By default, cpac (the wrapper) will try Docker first and fall back to Singularity if Docker fails. If both fail, an exception is raised.

You can specify a platform with the --platform docker or --platform singularity. If you specify a platform without specifying an image, these are the defaults, using the first successfully found image:

Usage

$ cpac --help

usage: cpac [-h] [--version] [-o OPT] [-B CUSTOM_BINDING]
            [--platform {docker,singularity,apptainer}] [--image IMAGE]
            [--tag TAG] [--working_dir PATH] [-v] [-vv]
            {run,utils,version,group,gradients,tsconcat,pull,upgrade,enter,bash,shell,parse-resources,parse_resources,crash}
            ...

cpac: a Python package that simplifies using C-PAC <http://fcp-indi.github.io> containerized images.

This commandline interface package is designed to minimize repetition.
As such, nearly all arguments are optional.

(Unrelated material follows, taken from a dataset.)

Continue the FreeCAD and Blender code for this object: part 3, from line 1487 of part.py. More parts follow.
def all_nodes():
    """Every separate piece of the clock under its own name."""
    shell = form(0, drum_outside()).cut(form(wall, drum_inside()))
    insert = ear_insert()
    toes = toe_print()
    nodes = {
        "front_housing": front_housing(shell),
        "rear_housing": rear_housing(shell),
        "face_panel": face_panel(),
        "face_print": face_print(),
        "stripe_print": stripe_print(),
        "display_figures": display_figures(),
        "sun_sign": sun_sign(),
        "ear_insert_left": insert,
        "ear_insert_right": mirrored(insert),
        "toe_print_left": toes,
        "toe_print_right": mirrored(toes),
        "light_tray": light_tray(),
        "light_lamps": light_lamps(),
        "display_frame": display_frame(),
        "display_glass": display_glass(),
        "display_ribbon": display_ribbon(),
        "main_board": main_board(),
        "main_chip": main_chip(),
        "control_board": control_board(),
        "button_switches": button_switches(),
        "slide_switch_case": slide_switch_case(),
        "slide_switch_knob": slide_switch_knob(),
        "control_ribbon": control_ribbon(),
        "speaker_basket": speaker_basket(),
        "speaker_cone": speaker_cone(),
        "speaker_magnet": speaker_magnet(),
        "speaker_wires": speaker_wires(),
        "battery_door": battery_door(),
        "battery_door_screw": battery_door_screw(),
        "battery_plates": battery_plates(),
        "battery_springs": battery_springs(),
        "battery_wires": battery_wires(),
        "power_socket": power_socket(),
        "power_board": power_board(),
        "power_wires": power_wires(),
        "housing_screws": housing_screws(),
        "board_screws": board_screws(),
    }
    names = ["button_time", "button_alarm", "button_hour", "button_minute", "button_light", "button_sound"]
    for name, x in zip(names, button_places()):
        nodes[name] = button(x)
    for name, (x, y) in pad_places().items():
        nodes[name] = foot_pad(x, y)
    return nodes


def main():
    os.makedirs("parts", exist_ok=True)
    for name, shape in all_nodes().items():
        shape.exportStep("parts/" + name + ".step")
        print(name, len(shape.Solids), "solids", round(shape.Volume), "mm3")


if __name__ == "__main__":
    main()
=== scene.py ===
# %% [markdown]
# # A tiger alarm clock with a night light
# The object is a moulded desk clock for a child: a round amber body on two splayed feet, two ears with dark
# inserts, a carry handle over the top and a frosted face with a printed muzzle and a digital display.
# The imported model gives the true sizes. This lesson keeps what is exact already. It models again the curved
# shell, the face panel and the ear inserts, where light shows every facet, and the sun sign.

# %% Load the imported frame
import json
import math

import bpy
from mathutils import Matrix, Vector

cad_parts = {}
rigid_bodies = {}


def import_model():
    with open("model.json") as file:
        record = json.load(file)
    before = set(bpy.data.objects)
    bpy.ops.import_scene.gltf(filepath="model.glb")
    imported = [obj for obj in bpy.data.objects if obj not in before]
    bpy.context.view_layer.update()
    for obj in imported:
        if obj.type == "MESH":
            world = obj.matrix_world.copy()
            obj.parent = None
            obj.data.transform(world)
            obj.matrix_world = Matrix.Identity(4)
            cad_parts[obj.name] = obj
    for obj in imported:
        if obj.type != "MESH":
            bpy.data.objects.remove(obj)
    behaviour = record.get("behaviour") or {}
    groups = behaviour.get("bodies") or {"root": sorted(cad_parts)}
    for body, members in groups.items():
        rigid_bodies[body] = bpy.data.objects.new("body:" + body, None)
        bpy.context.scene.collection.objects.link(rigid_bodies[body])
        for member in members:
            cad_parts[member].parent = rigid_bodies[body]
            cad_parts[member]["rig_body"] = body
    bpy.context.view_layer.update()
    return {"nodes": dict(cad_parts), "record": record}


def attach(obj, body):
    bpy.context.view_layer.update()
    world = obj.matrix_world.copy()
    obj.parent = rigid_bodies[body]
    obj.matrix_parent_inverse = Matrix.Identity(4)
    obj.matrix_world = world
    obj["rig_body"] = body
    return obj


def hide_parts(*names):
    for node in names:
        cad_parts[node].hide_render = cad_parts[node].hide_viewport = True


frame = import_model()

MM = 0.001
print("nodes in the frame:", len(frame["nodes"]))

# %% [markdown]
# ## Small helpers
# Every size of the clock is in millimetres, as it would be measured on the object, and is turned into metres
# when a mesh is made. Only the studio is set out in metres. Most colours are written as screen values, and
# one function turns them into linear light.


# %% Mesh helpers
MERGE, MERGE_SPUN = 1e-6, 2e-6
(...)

When launching a container, this package will try to bind any paths mentioned in
 • the command
 • the data configuration

An example minimal run command:
     cpac run /path/to/data /path/for/outputs

An example run command with optional arguments:
     cpac -B /path/to/data/configs:/configs \
             --image fcpindi/c-pac --tag latest \
             run /path/to/data /path/for/outputs \
             --data_config_file /configs/data_config.yml \
             --save_working_dir

Each command can take "--help" to provide additonal usage information, e.g.,

     cpac run --help

Known issues:
- Some Docker containers unexpectedly persist after cpac finishes. To clear them, run
    1. `docker ps` to list the containers
  For each C-PAC conatainer that persists, run
    2. `docker attach <container_name>`
    3. `exit`
- https://github.com/FCP-INDI/cpac/issues

positional arguments:
  {run,utils,version,group,gradients,tsconcat,pull,upgrade,enter,bash,shell,parse-resources,parse_resources,crash}
    run                 Run C-PAC. See
                        "cpac [--platform {docker,apptainer,singularity}] [--image IMAGE] [--tag TAG] run --help"
                        for more information.
    utils               Run C-PAC commandline utilities. See
                        "cpac [--platform {docker,apptainer,singularity}] [--image IMAGE] [--tag TAG] utils --help"
                        for more information.
    version             Print the version of C-PAC that cpac is using.
    group               Run a group level analysis in C-PAC. See
                        "cpac [--platform {docker,apptainer,singularity}] [--image IMAGE] [--tag TAG] group --help"
                        for more information.
    gradients           Run ba_timeseries_gradients. See
                        "cpac [--platform "{docker,singularity}] gradients --help"
                        for more information.
    tsconcat            Run ba-tsconcat (<0.2.0,>=0.1.2)
    pull (upgrade)      Upgrade your local C-PAC version to the latest version
                        by pulling from Docker Hub or other repository.
                        Use with "--image" and/or "--tag" to specify an image
                        other than the default "fcpindi/c-pac:latest" to pull.
    enter (bash, shell)
                        Enter a new C-PAC container via BASH.
    parse-resources (parse_resources)
                        .

                        When provided with a `callback.log` file, this utility can sort through
                        the memory `runtime` usage, `estimate`, and associated `efficiency`, to
                        identify the `n` tasks with the `highest` or `lowest` of each of these
                        categories.
                        "parse-resources" is intended to be run outside a C-PAC container.
                        See "cpac parse-resources --help" for more information.
    crash               Convert a crash pickle to plain text (C-PAC < 1.8.0).

options:
  -h, --help            show this help message and exit
  --version             show program's version number and exit
  -o OPT, --container_option OPT, --container_options OPT
                        parameters and flags to pass through to Docker or Singularity

                        This flag can take multiple arguments so cannot be
                        the final argument before the command argument (i.e.,
                        run or any other command that does not start with - or --)
  -B CUSTOM_BINDING, --custom_binding CUSTOM_BINDING
                        directories to bind with a different path in
                        the container than the real path of the directory.
                        One or more pairs in the format:
                             real_path:container_path
                        (eg, /home/C-PAC/run5/outputs:/outputs).
                        Use absolute paths for both paths.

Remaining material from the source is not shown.